#### What to work on
Write out each line beneath this one exactly as it reads.
━━━━
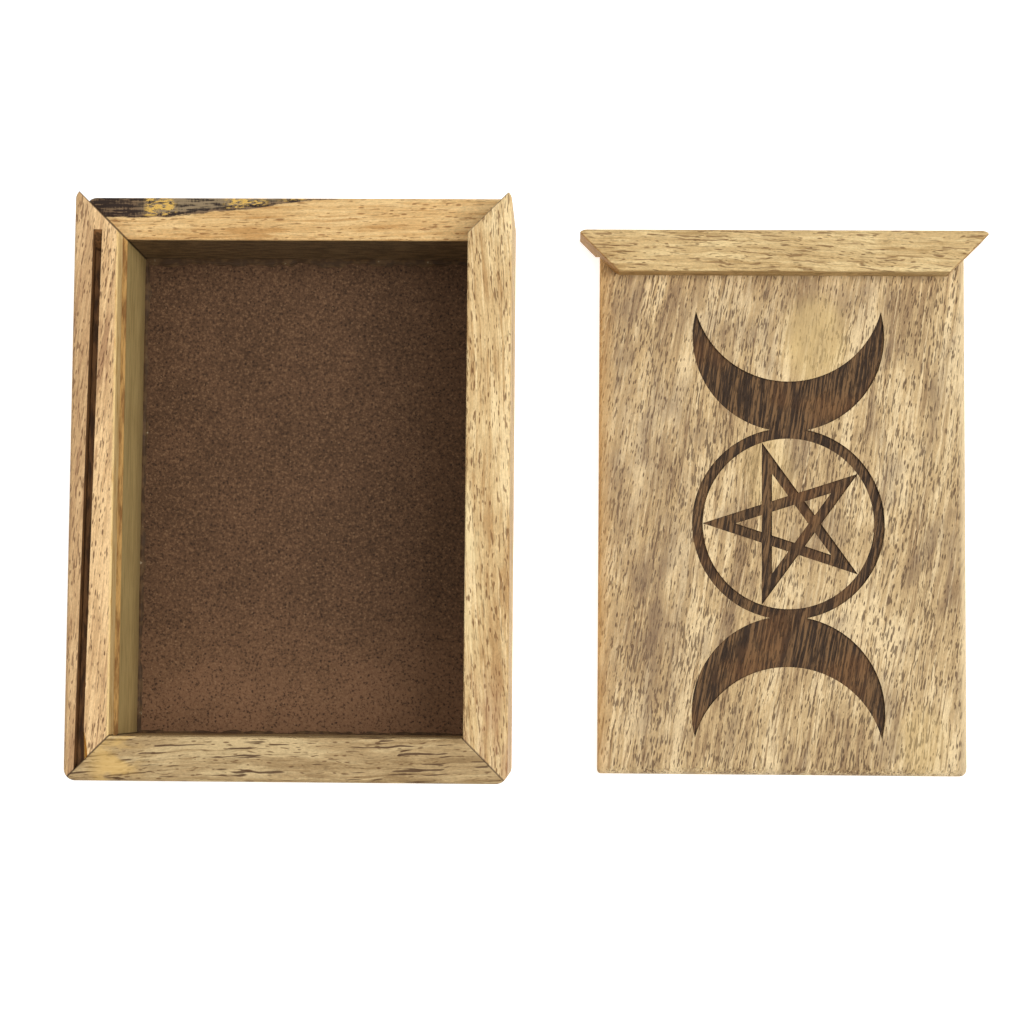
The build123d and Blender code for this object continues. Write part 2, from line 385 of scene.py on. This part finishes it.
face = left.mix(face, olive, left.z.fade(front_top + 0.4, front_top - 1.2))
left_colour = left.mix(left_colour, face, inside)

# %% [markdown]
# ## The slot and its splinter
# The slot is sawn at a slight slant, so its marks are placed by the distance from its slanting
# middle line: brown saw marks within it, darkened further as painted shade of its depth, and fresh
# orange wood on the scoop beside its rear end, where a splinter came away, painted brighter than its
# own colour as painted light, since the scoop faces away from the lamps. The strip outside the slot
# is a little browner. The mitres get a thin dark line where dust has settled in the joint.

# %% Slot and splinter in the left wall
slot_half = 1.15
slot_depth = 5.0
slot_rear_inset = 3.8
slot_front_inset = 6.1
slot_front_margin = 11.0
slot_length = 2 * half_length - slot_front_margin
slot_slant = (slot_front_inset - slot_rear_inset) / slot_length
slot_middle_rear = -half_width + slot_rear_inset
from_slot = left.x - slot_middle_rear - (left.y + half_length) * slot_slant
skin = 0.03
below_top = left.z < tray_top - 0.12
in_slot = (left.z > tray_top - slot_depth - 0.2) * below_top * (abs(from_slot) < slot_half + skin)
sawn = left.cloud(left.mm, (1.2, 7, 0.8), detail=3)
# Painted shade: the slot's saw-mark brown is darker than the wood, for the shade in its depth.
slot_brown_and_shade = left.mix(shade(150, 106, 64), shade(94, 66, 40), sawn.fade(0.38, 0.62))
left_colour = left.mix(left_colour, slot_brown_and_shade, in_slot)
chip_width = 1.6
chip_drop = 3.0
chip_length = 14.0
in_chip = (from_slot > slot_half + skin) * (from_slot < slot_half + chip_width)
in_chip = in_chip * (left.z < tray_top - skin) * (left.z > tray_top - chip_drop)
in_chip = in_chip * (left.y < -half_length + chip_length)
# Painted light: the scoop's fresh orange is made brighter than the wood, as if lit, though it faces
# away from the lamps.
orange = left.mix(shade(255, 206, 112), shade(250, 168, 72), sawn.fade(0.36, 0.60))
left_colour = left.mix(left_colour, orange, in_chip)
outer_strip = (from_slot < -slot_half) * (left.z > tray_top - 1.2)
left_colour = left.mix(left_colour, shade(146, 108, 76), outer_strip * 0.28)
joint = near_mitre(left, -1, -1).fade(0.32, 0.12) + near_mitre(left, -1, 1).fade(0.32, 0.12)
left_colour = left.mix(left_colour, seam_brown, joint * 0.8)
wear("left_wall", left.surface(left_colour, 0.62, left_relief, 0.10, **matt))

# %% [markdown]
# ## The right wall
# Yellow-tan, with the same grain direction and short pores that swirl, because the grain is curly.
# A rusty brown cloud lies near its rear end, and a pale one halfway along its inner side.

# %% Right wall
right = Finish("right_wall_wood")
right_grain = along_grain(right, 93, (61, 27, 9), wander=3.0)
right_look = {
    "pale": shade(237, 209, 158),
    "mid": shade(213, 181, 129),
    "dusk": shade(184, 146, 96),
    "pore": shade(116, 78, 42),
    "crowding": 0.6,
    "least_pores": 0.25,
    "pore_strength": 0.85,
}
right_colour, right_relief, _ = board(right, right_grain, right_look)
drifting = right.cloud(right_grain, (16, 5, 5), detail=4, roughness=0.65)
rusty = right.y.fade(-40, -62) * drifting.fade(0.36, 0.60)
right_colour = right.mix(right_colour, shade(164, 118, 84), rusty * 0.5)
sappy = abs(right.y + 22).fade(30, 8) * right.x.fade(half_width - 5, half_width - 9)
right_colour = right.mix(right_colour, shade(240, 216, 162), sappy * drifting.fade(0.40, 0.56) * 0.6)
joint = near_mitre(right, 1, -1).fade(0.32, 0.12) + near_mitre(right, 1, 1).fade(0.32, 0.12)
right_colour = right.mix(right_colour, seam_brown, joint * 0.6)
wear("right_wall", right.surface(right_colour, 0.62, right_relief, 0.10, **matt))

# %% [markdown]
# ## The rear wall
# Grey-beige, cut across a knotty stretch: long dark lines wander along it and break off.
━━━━
#### Result of the task
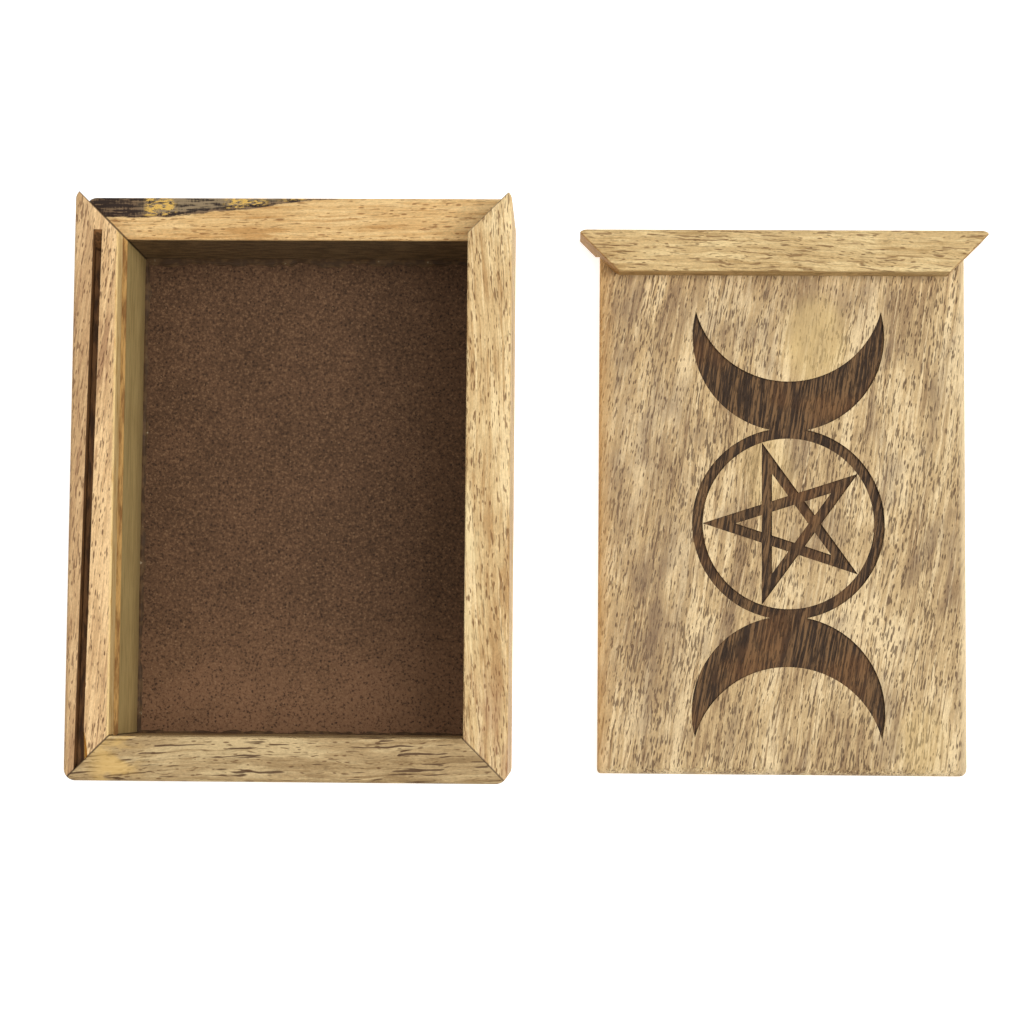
The build123d and Blender code for this object continues. Write part 2, from line 385 of scene.py on. This part finishes it.
face = left.mix(face, olive, left.z.fade(front_top + 0.4, front_top - 1.2))
left_colour = left.mix(left_colour, face, inside)

# %% [markdown]
# ## The slot and its splinter
# The slot is sawn at a slight slant, so its marks are placed by the distance from its slanting
# middle line: brown saw marks within it, darkened further as painted shade of its depth, and fresh
# orange wood on the scoop beside its rear end, where a splinter came away, painted brighter than its
# own colour as painted light, since the scoop faces away from the lamps. The strip outside the slot
# is a little browner. The mitres get a thin dark line where dust has settled in the joint.

# %% Slot and splinter in the left wall
slot_half = 1.15
slot_depth = 5.0
slot_rear_inset = 3.8
slot_front_inset = 6.1
slot_front_margin = 11.0
slot_length = 2 * half_length - slot_front_margin
slot_slant = (slot_front_inset - slot_rear_inset) / slot_length
slot_middle_rear = -half_width + slot_rear_inset
from_slot = left.x - slot_middle_rear - (left.y + half_length) * slot_slant
skin = 0.03
below_top = left.z < tray_top - 0.12
in_slot = (left.z > tray_top - slot_depth - 0.2) * below_top * (abs(from_slot) < slot_half + skin)
sawn = left.cloud(left.mm, (1.2, 7, 0.8), detail=3)
# Painted shade: the slot's saw-mark brown is darker than the wood, for the shade in its depth.
slot_brown_and_shade = left.mix(shade(150, 106, 64), shade(94, 66, 40), sawn.fade(0.38, 0.62))
left_colour = left.mix(left_colour, slot_brown_and_shade, in_slot)
chip_width = 1.6
chip_drop = 3.0
chip_length = 14.0
in_chip = (from_slot > slot_half + skin) * (from_slot < slot_half + chip_width)
in_chip = in_chip * (left.z < tray_top - skin) * (left.z > tray_top - chip_drop)
in_chip = in_chip * (left.y < -half_length + chip_length)
# Painted light: the scoop's fresh orange is made brighter than the wood, as if lit, though it faces
# away from the lamps.
orange = left.mix(shade(255, 206, 112), shade(250, 168, 72), sawn.fade(0.36, 0.60))
left_colour = left.mix(left_colour, orange, in_chip)
outer_strip = (from_slot < -slot_half) * (left.z > tray_top - 1.2)
left_colour = left.mix(left_colour, shade(146, 108, 76), outer_strip * 0.28)
joint = near_mitre(left, -1, -1).fade(0.32, 0.12) + near_mitre(left, -1, 1).fade(0.32, 0.12)
left_colour = left.mix(left_colour, seam_brown, joint * 0.8)
wear("left_wall", left.surface(left_colour, 0.62, left_relief, 0.10, **matt))

# %% [markdown]
# ## The right wall
# Yellow-tan, with the same grain direction and short pores that swirl, because the grain is curly.
# A rusty brown cloud lies near its rear end, and a pale one halfway along its inner side.

# %% Right wall
right = Finish("right_wall_wood")
right_grain = along_grain(right, 93, (61, 27, 9), wander=3.0)
right_look = {
    "pale": shade(237, 209, 158),
    "mid": shade(213, 181, 129),
    "dusk": shade(184, 146, 96),
    "pore": shade(116, 78, 42),
    "crowding": 0.6,
    "least_pores": 0.25,
    "pore_strength": 0.85,
}
right_colour, right_relief, _ = board(right, right_grain, right_look)
drifting = right.cloud(right_grain, (16, 5, 5), detail=4, roughness=0.65)
rusty = right.y.fade(-40, -62) * drifting.fade(0.36, 0.60)
right_colour = right.mix(right_colour, shade(164, 118, 84), rusty * 0.5)
sappy = abs(right.y + 22).fade(30, 8) * right.x.fade(half_width - 5, half_width - 9)
right_colour = right.mix(right_colour, shade(240, 216, 162), sappy * drifting.fade(0.40, 0.56) * 0.6)
joint = near_mitre(right, 1, -1).fade(0.32, 0.12) + near_mitre(right, 1, 1).fade(0.32, 0.12)
right_colour = right.mix(right_colour, seam_brown, joint * 0.6)
wear("right_wall", right.surface(right_colour, 0.62, right_relief, 0.10, **matt))

# %% [markdown]
# ## The rear wall
# Grey-beige, cut across a knotty stretch: long dark lines wander along it and break off.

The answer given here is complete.